● **SET EXERCISE**: Reproduce all lines of the listing below in which the word "joints" occurs.

● **DATA BLOCK**:

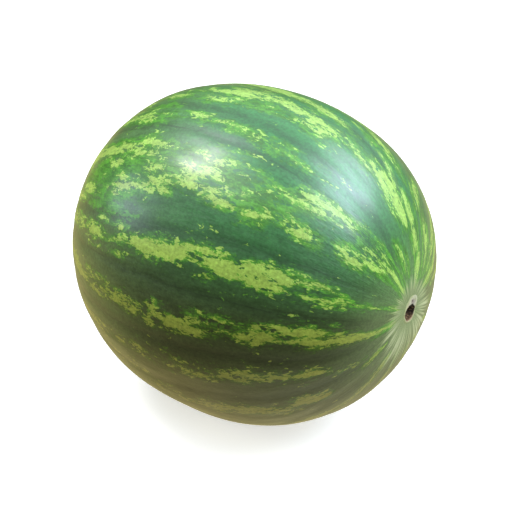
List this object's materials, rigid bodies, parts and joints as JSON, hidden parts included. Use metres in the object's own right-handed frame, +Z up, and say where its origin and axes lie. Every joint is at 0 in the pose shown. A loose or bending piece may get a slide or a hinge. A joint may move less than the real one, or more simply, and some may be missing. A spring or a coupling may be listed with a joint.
{
  "type": "watermelon",
  "caption": "Whole round-oval striped watermelon lying on its side, with a corky stem scar at one end and a blossom scar at the other, resting on a small flat.",
  "frame": {"origin": "centre of the box's underside, on the surface that the fruit rests on", "axes": "+X along the fruit's core towards the stem end, +Z up, +Y completes a right-handed frame"},
  "size_m": [0.278, 0.2468, 0.2513],
  "materials": {
    "rind": "satin"
  },
  "bodies": {
    "root": {"watermelon": "rind"}
  },
  "joints": []
}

● **OUTPUT OF THE TASK**:
List this object's materials, rigid bodies, parts and joints as JSON, hidden parts included. Use metres in the object's own right-handed frame, +Z up, and say where its origin and axes lie. Every joint is at 0 in the pose shown. A loose or bending piece may get a slide or a hinge. A joint may move less than the real one, or more simply, and some may be missing. A spring or a coupling may be listed with a joint.
  "joints": []